Make a single known 40 IBU sample. An unhopped wort.(also boiled) And a batch with the unknown hops, calculated to an assumed 40 IBU. What I mean by assumed is to just assume some an alpha acid percentage for the initial brewing calculation, and write it down. (There are many brewing calculators available for IBU so I won't explain that here.) Then compare and dilute the more bitter sample until the two samples match, recording the total dilution factor.

  • If the unknown sample is less bitter than the known sample: You need to dilute the known sample, and the alpha content of the unknown sample is less than your assumed percent. The fraction of known-hopped volume to total diluted volume is the multiplier for the assumed alpha in the unknown hops. example: 3 parts known-hopped wort diluted with 1 part unhopped wort is 3/4. If you had originally assumed 7% in your brewing calculation for the unknown sample then your actual alpha content is 7*(3/4)=7*0.75=5.25%(same as 1 part hopped plus .333 part unhopped, 7*(1/1.333)=7/1.333 or 7*0.75=5.25%)

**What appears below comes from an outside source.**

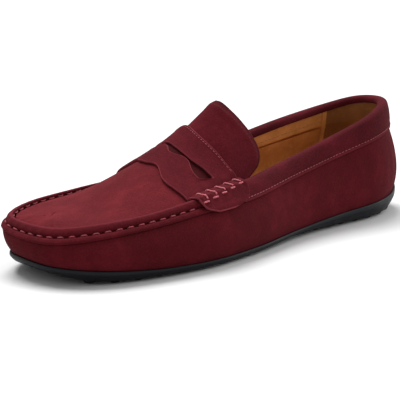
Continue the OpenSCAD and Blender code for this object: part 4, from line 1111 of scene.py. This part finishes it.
# ------------------------------------------------------------------ floor, light, camera
def floor():
    """Pale paper the shoe stands on, without an edge in view."""
    data = bpy.data.meshes.new("floor")
    far = 40
    data.from_pydata([(-far, -far, 0), (far, -far, 0), (far, far, 0), (-far, far, 0)], [], [(0, 1, 2, 3)])
    material = bpy.data.materials.new("floor_paper")
    material.use_nodes = True
    surface = material.node_tree.nodes["Principled BSDF"]
    surface.inputs["Base Color"].default_value = linear("#c4c4c4")
    surface.inputs["Roughness"].default_value = 0.9
    surface.inputs["Specular IOR Level"].default_value = 0.1
    data.materials.append(material)
    obj = bpy.data.objects.new("floor", data)
    bpy.context.scene.collection.objects.link(obj)


floor()
world = bpy.data.worlds.new("studio")
bpy.context.scene.world = world
world.use_nodes = True
background = world.node_tree.nodes["Background"]
background.inputs["Color"].default_value = linear("#ffffff")
background.inputs["Strength"].default_value = 0.6


def soft_sun(name, azimuth, elevation, strength, spread):
    """A broad lamp far away: azimuth as for the camera, in degrees."""
    a, e = np.radians([azimuth, elevation])
    back = Vector((np.sin(a) * np.cos(e), -np.cos(a) * np.cos(e), np.sin(e)))
    lamp = bpy.data.lights.new(name, "SUN")
    lamp.energy = strength
    lamp.angle = np.radians(spread)
    obj = bpy.data.objects.new(name, lamp)
    obj.rotation_euler = back.to_track_quat("Z", "Y").to_euler()
    bpy.context.scene.collection.objects.link(obj)


soft_sun("top_softbox", 165, 64, 4.7, 34)
soft_sun("side_softbox", 75, 30, 2.0, 60)

CAMERA_DISTANCE = 800
camera_data = bpy.data.cameras.new("camera")
camera_data.sensor_width = 36
camera_data.lens = 118.9
camera_data.shift_x = -0.0505
camera_data.shift_y = -0.0285
camera_data.clip_start = 0.01
camera = bpy.data.objects.new("camera", camera_data)
bpy.context.scene.collection.objects.link(camera)
azimuth, elevation, roll = np.radians([-40.18, 12.4, -0.97])
back = Vector((np.sin(azimuth) * np.cos(elevation), -np.cos(azimuth) * np.cos(elevation), np.sin(elevation)))
right = Vector((np.cos(azimuth), np.sin(azimuth), 0))
up = back.cross(right)
right, up = right * np.cos(roll) + up * np.sin(roll), up * np.cos(roll) - right * np.sin(roll)
turn = Matrix((right, up, back)).transposed().to_4x4()
aim = Vector((*CENTRE, 30)) * MM
camera.matrix_world = Matrix.Translation(aim + back * CAMERA_DISTANCE * MM) @ turn
bpy.context.scene.camera = camera
bpy.context.scene.view_settings.view_transform = "Standard"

  • If the unknown sample is more bitter than the known sample: You need to dilute the unknown sample, and alpha of the unknown is greater than the your assumed percent. The fraction of total unknown-hopped plus unhopped divided by unknown-hopped is the alpha acid multiplier. Example: 3 parts unknown-hopped with 1 part unhopped wort is 4/3. If you originally assumed 7% in your brewing calculation for the unknown sample then your actual alpha content is 7*(4/3)=9.33% (this works even more easy with 1 part hopped and eg 0.333 part unhopped. 7*(1.333/1)=7*1.333=9.33)

Neither of these methods will tell you much about beta acids, which are more important in dry hopping and lagering. You will not get essential oil content either, which is closely related to aroma, and while it can be measured quantitatively there are many qualitative elements and most home brewers don't bother to use the oil content in any calculations.